The World Health Organization says if current trends continue, eight million people a year will lose their lives to tobacco by 2030. And, this number will increase to one billion by the end of the century. Eighty percent of these deaths will occur in the developing world.

Director of WHO's Tobacco Free Initiative, Douglas Bettcher, tells VOA the illicit trade in tobacco products undermines efforts to reduce tobacco use and save lives. He says smuggled tobacco products help fund organized crime and terrorist organizations, and costs governments billions in revenue.

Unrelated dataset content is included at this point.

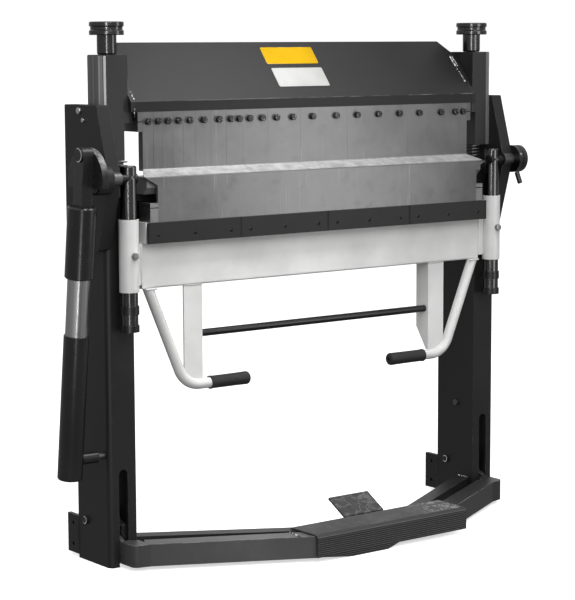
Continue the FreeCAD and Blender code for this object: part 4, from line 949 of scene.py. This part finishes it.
BAR_TOP = 63.2
bm = bmesh.new()
weld(bm, (-219.0, -140.0, BAR_TOP), (-227.0, -190.0, BAR_TOP), 5.0, UNEVEN)
weld(bm, (-537.5, 60.0, BAR_TOP - 1.0), (-537.5, 101.0, BAR_TOP - 1.0), 5.0, UNEVEN)
weld(bm, (537.0, 56.0, BAR_TOP - 1.0), (537.0, 95.0, BAR_TOP - 1.0), 5.0, UNEVEN)
for x in (-23.0, 100.0):
    weld(bm, (x, -108.0, 64.0), (x, -114.0, 62.0), 4.0)
place_piece("pedal_welds", bm, "pedal", weld_metal)

# %% [markdown]
# Two plain plates are bonded to the slanting face: one yellow, one white.
# Each is a thin sheet with rounded corners, set on the slope by one matrix.
# A colour mask on the beam could draw them too, without the fine edge that their thickness gives.

# %% Blank plates
PLATE_THICKNESS = 0.8
PLATE_CORNER = 4.0


def blank_plate(x0, x1, low, high):
    """A thin plate with rounded corners on the slanting face."""
    part = bmesh.new()
    bmesh.ops.create_grid(part, x_segments=1, y_segments=1, size=0.5)
    bmesh.ops.scale(part, verts=part.verts, vec=(x1 - x0, high - low, 1.0))
    bmesh.ops.bevel(part, geom=part.verts[:], offset=PLATE_CORNER, offset_type="OFFSET", affect="VERTICES",
                    segments=5, profile=0.5, material=-1)
    push_out(part, part.faces[:][0], PLATE_THICKNESS)
    bmesh.ops.recalc_face_normals(part, faces=part.faces)
    out = Vector((0, -SLOPE.z, SLOPE.y))
    lean = Matrix((Vector((1, 0, 0)), SLOPE, out)).transposed().to_4x4()
    place = on_slope((x0 + x1) / 2, (low + high) / 2)
    bmesh.ops.transform(part, matrix=Matrix.Translation(place) @ lean, verts=part.verts)
    return part


upper_plate = blank_plate(-96.0, 65.0, 106.0, 158.0)
place_piece("yellow_plate", upper_plate, "clamp_beam", plate_yellow)
lower_plate = blank_plate(-91.0, 67.0, 35.5, 93.0)
place_piece("white_plate", lower_plate, "clamp_beam", plate_white)

# %% [markdown]
# The hand grips are rubber tubes pushed on the handles, thick-walled, with rounded ends
# and a small vent hole at the closed end. A lathe outline gives all of it, turned once for each side.

# %% Hand grips
HANDLE_Y = 18.0
HANDLE_Z = 422.0
GRIP_INNER_X = 225.0
GRIP_LENGTH = 116.0
bm = bmesh.new()
grip_outline = [(0, 6), (4.5, 6), (4.5, 0), (9.5, 0), (13.0, 1.0), (15.4, 3.4), (16.2, 7.0), (16.0, 14.0)]
grip_outline += [(15.6, 40.0), (15.5, GRIP_LENGTH - 12), (15.8, GRIP_LENGTH - 6), (16.5, GRIP_LENGTH - 3)]
grip_outline += [(16.4, GRIP_LENGTH - 0.8), (15.6, GRIP_LENGTH), (13.4, GRIP_LENGTH)]
grip_outline += [(13.4, GRIP_LENGTH - 2), (0, GRIP_LENGTH - 2)]
for side in (-1, 1):
    join(bm, turned(grip_outline, 28), (side * GRIP_INNER_X, HANDLE_Y, HANDLE_Z), (side, 0, 0))
grips = place_piece("rubber_grips", bm, "apron", rubber)
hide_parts("handle_grips")

# %% [markdown]
# The tread is covered with a ribbed rubber mat: fine ribs run from front to back on top.
# Each rib is one long, slightly chamfered bar, repeated at an even pitch, since bump alone has no outline.

# %% Tread mat
MAT_THICKNESS = 0.5
SUNK = 0.1
MAT_LENGTH = TREAD_RIGHT - TREAD_LEFT - 1.0
MAT_DEPTH = TREAD_BACK - TREAD_FRONT - 12.0
MAT_MIDDLE_Y = (TREAD_FRONT + TREAD_BACK) / 2 + 5.0
RIB_WIDTH = 3.2
RIB_DEPTH = MAT_DEPTH - 2.0
RIB_HEIGHT = 0.9


def mat_rib():
    """One bar of the mat, with its two long top edges chamfered."""
    rib = bmesh.new()
    bmesh.ops.create_cube(rib, size=1.0)
    bmesh.ops.scale(rib, verts=rib.verts, vec=(RIB_WIDTH, RIB_DEPTH, RIB_HEIGHT))
    top = [e for e in rib.edges if all(v.co.z > 0 for v in e.verts)]
    long_edges = [e for e in top if abs(e.verts[0].co.x - e.verts[1].co.x) < 0.01]
    bmesh.ops.bevel(rib, geom=long_edges, offset=0.5, offset_type="OFFSET", affect="EDGES",
                    segments=1, profile=0.5, material=-1)
    return rib


bm = bmesh.new()
bmesh.ops.create_grid(bm, x_segments=1, y_segments=1, size=0.5)
bmesh.ops.scale(bm, verts=bm.verts, vec=(MAT_LENGTH, MAT_DEPTH, 1.0))
push_out(bm, bm.faces[:][0], MAT_THICKNESS)
mat_place = ((TREAD_LEFT + TREAD_RIGHT) / 2, MAT_MIDDLE_Y, TREAD_TOP - SUNK)
bmesh.ops.translate(bm, verts=bm.verts, vec=mat_place)
rib_z = TREAD_TOP - SUNK + MAT_THICKNESS + RIB_HEIGHT / 2 - SUNK
x = FIRST_RIB
while x < TREAD_RIGHT - 3.0:
    join(bm, mat_rib(), (x, MAT_MIDDLE_Y, rib_z))
    x += RIB_PITCH
bmesh.ops.recalc_face_normals(bm, faces=bm.faces)
place_piece("tread_mat", bm, "pedal", mat_rubber)

# %% [markdown]
# A dark sheet in the tread's rubber stands under its front edge for part of its length, down to the floor:
# a painted shadow under the tread.
# A flat grid has its two lower corners drawn in, is pushed out to its thickness and is then stood up.

# %% Painted shadow under the tread
SHADOW_SHEET_LEFT = -190.0
SHADOW_SHEET_RIGHT = 62.0
SHADOW_SHEET_TOP = 13.3
SHADOW_SHEET_LOW = 0.4
SHADOW_SHEET_THICKNESS = 2.5
LEFT_SLANT = 138.0
RIGHT_SLANT = 40.0
bm = bmesh.new()
bmesh.ops.create_grid(bm, x_segments=1, y_segments=1, size=0.5)
bmesh.ops.scale(bm, verts=bm.verts, vec=(SHADOW_SHEET_RIGHT - SHADOW_SHEET_LEFT, SHADOW_SHEET_TOP - SHADOW_SHEET_LOW, 1.0))
for side, inset in ((-1, LEFT_SLANT), (1, RIGHT_SLANT)):
    corner = [v for v in bm.verts if v.co.y < 0 and v.co.x * side > 0]
    bmesh.ops.translate(bm, verts=corner, vec=(-side * inset, 0, 0))
push_out(bm, bm.faces[:][0], SHADOW_SHEET_THICKNESS)
bmesh.ops.recalc_face_normals(bm, faces=bm.faces)
bmesh.ops.rotate(bm, verts=bm.verts, matrix=Matrix.Rotation(math.radians(90.0), 3, "X"))
shadow_sheet_y = TREAD_FRONT + SHADOW_SHEET_THICKNESS + 0.2
shadow_sheet_place = ((SHADOW_SHEET_LEFT + SHADOW_SHEET_RIGHT) / 2, shadow_sheet_y, (SHADOW_SHEET_TOP + SHADOW_SHEET_LOW) / 2)
bmesh.ops.translate(bm, verts=bm.verts, vec=shadow_sheet_place)
# A dark sheet that stands for the shadow under the tread.
place_piece("tread_shadow_sheet", bm, "pedal", tread_rubber)

# %% [markdown]
# The cross rod ends in a collar at each upright, turned with a small chamfer on both rims.

# %% Rod collars
ROD_Y = 34.0
ROD_Z = 542.0
COLLAR_X = 364.8
collar = [(0, 0), (10.6, 0), (11.2, 0.6), (11.2, 9.4), (10.6, 10), (0, 10)]
bm = bmesh.new()
for side in (1, -1):
    join(bm, turned(collar), (side * COLLAR_X, ROD_Y, ROD_Z), (side, 0, 0))
place_piece("rod_collars", bm, "apron", black_steel)

# %% [markdown]
# The camera stands where the photographer stood, to the left of the machine and a little above its fingers.
# A long lens far away keeps the near column only a little larger than the far one.

# %% Camera
FRAME_HEIGHT = 600.0
FOCAL_PIXELS = 2006.591
SENSOR = 36.0
CAMERA_PLACE = at(-3087.47, -3895.68, 1233.73)
yaw = math.radians(37.3325)
pitch = math.radians(7.30465)
roll = math.radians(-0.23575)

forward = Vector((math.sin(yaw) * math.cos(pitch), math.cos(yaw) * math.cos(pitch), -math.sin(pitch)))
right = Vector((math.cos(yaw), -math.sin(yaw), 0.0))
up = right.cross(forward)
right_rolled = right * math.cos(roll) + up * math.sin(roll)
up_rolled = up * math.cos(roll) - right * math.sin(roll)
turn = Matrix((right_rolled, up_rolled, -forward)).transposed()

camera_data = bpy.data.cameras.new("camera")
camera_data.sensor_fit = "AUTO"
camera_data.sensor_width = SENSOR
camera_data.lens = FOCAL_PIXELS / FRAME_HEIGHT * SENSOR
camera_data.clip_end = 100.0
camera = bpy.data.objects.new("camera", camera_data)
camera.matrix_world = Matrix.Translation(CAMERA_PLACE) @ turn.to_4x4()
bpy.context.scene.collection.objects.link(camera)
bpy.context.scene.camera = camera
print("lens", round(camera_data.lens, 1))

# %% [markdown]
# The floor is a big pale sheet that glows a little, so that it runs into the background.
# Black steel would show it as a haze, so it stays out of mirror images and of bounced light.

# %% Floor
FLOOR_SIZE = 120.0
FLOOR_GLOW = 0.62
floor_mesh = bpy.data.meshes.new("floor")
bm = bmesh.new()
bmesh.ops.create_grid(bm, x_segments=1, y_segments=1, size=FLOOR_SIZE)
bm.to_mesh(floor_mesh)
bm.free()
floor = bpy.data.objects.new("floor", floor_mesh)
bpy.context.scene.collection.objects.link(floor)
floor_paint = Paint("pale_floor")
floor_finish = floor_paint.finish(Base_Color=rgb(0.9), Roughness=0.9, Emission_Color=rgb(1.0),
                                  Emission_Strength=FLOOR_GLOW)
floor_mesh.materials.append(floor_finish)
floor.visible_diffuse = False
floor.visible_glossy = False
print("floor", FLOOR_SIZE)

# %% [markdown]
# The studio's walls are darker near the floor and lighter overhead, which gives the paint its slow shading.
# A ramp over the ray's height is enough for that. A camera ray sees one even near-white instead.

# %% Studio walls
LOWEST_LIGHT = 0.24
TOP_LIGHT = 0.75
SEEN_LIGHT = 1.02
LOWEST_RAY = -0.35
TOP_RAY = 0.8
bpy.context.scene.view_settings.view_transform = "Standard"
world = bpy.data.worlds.new("studio")
world.use_nodes = True
bpy.context.scene.world = world
tree = world.node_tree
background = tree.nodes["Background"]
background.inputs["Color"].default_value = (1.0, 1.0, 1.0, 1.0)
direction = tree.nodes.new("ShaderNodeTexCoord")
parts = tree.nodes.new("ShaderNodeSeparateXYZ")
tree.links.new(direction.outputs["Generated"], parts.inputs[0])
sky = tree.nodes.new("ShaderNodeMapRange")
sky.inputs["From Min"].default_value = LOWEST_RAY
sky.inputs["From Max"].default_value = TOP_RAY
sky.inputs["To Min"].default_value = LOWEST_LIGHT
sky.inputs["To Max"].default_value = TOP_LIGHT
tree.links.new(parts.outputs["Z"], sky.inputs["Value"])
seen = tree.nodes.new("ShaderNodeLightPath")
blend = tree.nodes.new("ShaderNodeMix")
blend.inputs[3].default_value = SEEN_LIGHT
tree.links.new(seen.outputs["Is Camera Ray"], blend.inputs["Factor"])
tree.links.new(sky.outputs["Result"], blend.inputs[2])
tree.links.new(blend.outputs[0], background.inputs["Strength"])
print("studio", LOWEST_LIGHT, TOP_LIGHT)

# %% [markdown]
# A big softbox stands at the front left. Small ones fill the slope, the fingers' foot and the back.
# Three more add only gloss: one in the flat steel, one along the strut and one in the shafts.

# %% Softboxes


def softbox(name, place, aim, width, power, height=None, gloss_only=False, spread=180.0):
    """A rectangular lamp. One that is only for gloss shows in metal and varnish alone."""
    data = bpy.data.lights.new(name, "AREA")
    data.shape = "RECTANGLE"
    data.size = width
    data.size_y = height or width
    data.energy = power
    data.spread = math.radians(spread)
    lamp = bpy.data.objects.new(name, data)
    lamp.location = place
    lamp.rotation_mode = "QUATERNION"
    lamp.rotation_quaternion = (aim - place).to_track_quat("-Z", "Y")
    lamp.visible_camera = False
    lamp.visible_diffuse = not gloss_only
    bpy.context.scene.collection.objects.link(lamp)
    print(name, power)


middle = at(0, 0, 700)
softbox("key", at(-1500, -3600, 3200), middle, width=2.5, power=92.0)
softbox("overhead", at(650, -650, 2500), at(350, 0, 600), width=0.9, power=12.5)
softbox("finger_glow", at(890, -1211, 880), at(-80, 38, 940), width=0.5, power=5.2, height=0.95,
        gloss_only=True)
softbox("foot_glow", at(-300, -560, 2200), at(-220, 19, 930), width=0.5, power=1.8, spread=50.0)
softbox("tube_gleam", at(-1434, -1176, 280), at(-706, 20, 620), width=0.12, power=1.6, height=0.42,
        gloss_only=True)
softbox("shaft_gleam", at(-3300, -4200, 1500), middle, width=0.4, power=50.0, height=2.5, gloss_only=True)
softbox("rear_glow", at(2424, 3180, 1200), middle, width=3.0, power=8.0, height=1.6)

"What happens is hundreds of billions of smuggled cigarettes are dumped onto markets, particularly developing country markets without taxes paid," said Douglas Bettcher. "So, it means cheaper, brand name tobacco products are dumped at cheap prices in developing countries, which means that poorer groups which are more price sensitive will consume more of this deadly cocktail, this highly addictive drug and more will die."

Bettcher says smuggled cigarettes are particularly threatening to young people because they are cheap and affordable.

Experts estimate in 2006, illicit trade accounted for nearly 11 percent of global cigarette sales, or about 600 billion cigarettes. They say this lethal trade is worth about $60 billion a year.